Times Topics: Iran's Nuclear Program
As The Times has reported, many of those capital sentences have been carried out on people charged with criminal, rather than political offenses. But human rights groups and Iranian political experts believe that the rising numbers are meant to frighten anyone who might criticize or openly oppose the government.
Mr. Ahmadinejad’s main patron, Ayatollah Ali Khamenei, and their bully boys in the Basij militias and the paramilitary Revolutionary Guards have also opened an ideological re-education campaign designed to reimpose the austere religious fundamentalism of the Islamic Republic’s early years.
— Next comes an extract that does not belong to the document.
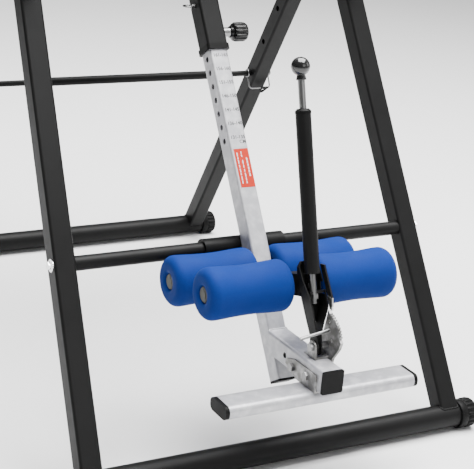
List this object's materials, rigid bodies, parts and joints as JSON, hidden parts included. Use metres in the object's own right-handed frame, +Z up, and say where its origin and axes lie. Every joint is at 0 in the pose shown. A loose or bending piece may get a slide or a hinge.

The government is establishing 6,000 Basij militia centers in elementary schools. A company with ties to the Revolutionary Guards has taken control of the national telecommunications monopoly, giving these ideological enforcers even more power to monitor and restrict land-line telephone service, cellphones and Internet services. As if that were not enough, a new government agency has been set up to monitor the Internet.
Washington has condemned this assault on all traces of reform-minded opposition and free expression. It has sensibly done so in measured tones, not wanting to give Mr. Ahmadinejad another excuse to claim that his opponents are agents of the West, and specifically the United States. Predictably, he has done so anyway.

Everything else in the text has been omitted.